Schroedinger later conceived of the electron as a wavefunction or electron probability amplitude 'clouds', quantum uncertainty could be regarded within a more intuitive framework.Pauli showed that both of these formulations of quantum mechanics were equivalent representations, this completed the proof that electrons and photons could act as particles or waves, depending on the way in which they were observed.

[ IMAGE of some hydrogenic wavefunctions ]

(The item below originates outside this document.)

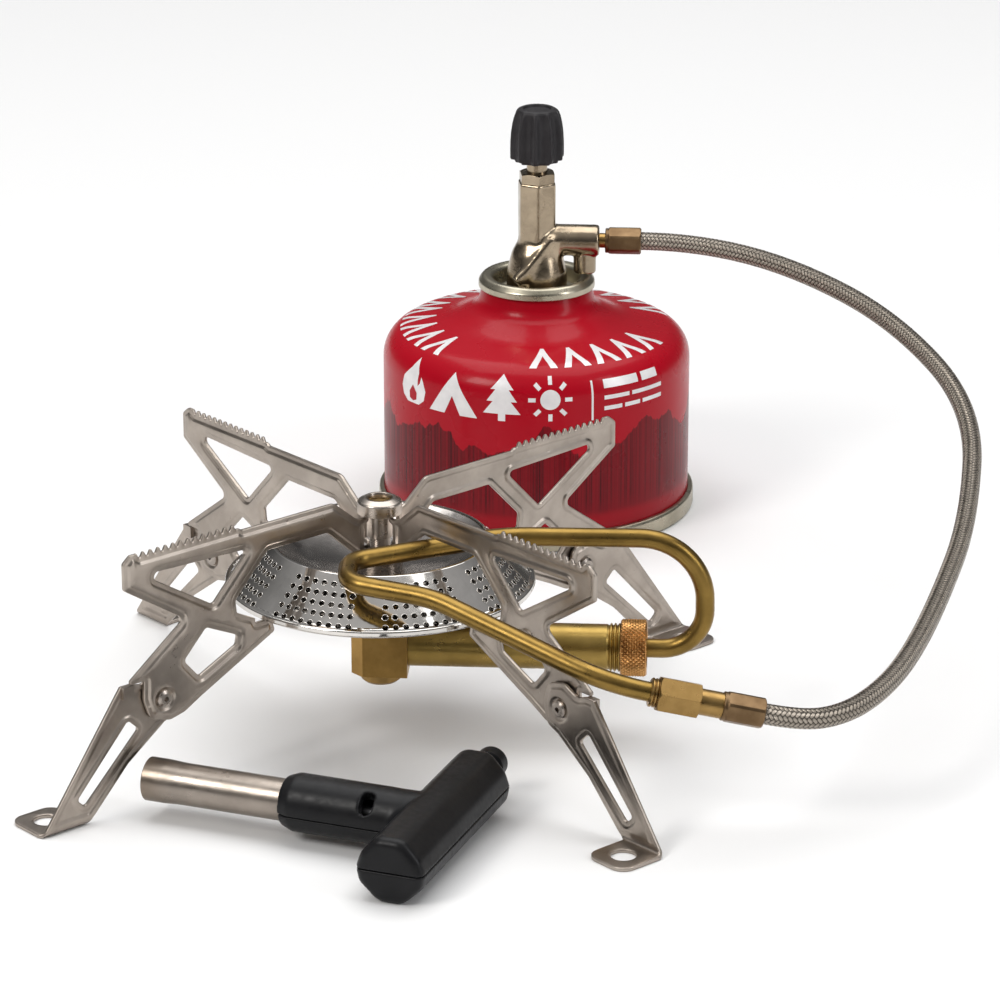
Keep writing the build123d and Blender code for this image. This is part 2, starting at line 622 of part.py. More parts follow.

The wavefunction is only a mathematical construct, a calculational tool to predict the probability of measuring the particle within a certain region of space. We cannot directly see this electron cloud. To reconstruct a wavefunction based on experimental laboratory observations requires that a huge number of individual measurements be taken at different points throughout space and time on quantum systems prepared in an identical way. Then statistics can be used to reconstruct the probability amplitude (like in scanning tunnelling microscopy) and even after all that effort the phase will be uncertain. An easier way would be to use diffraction of photons with wavelength of the order of the desired resolution, or even better: Holography using coherently prepared photons from an xray laser.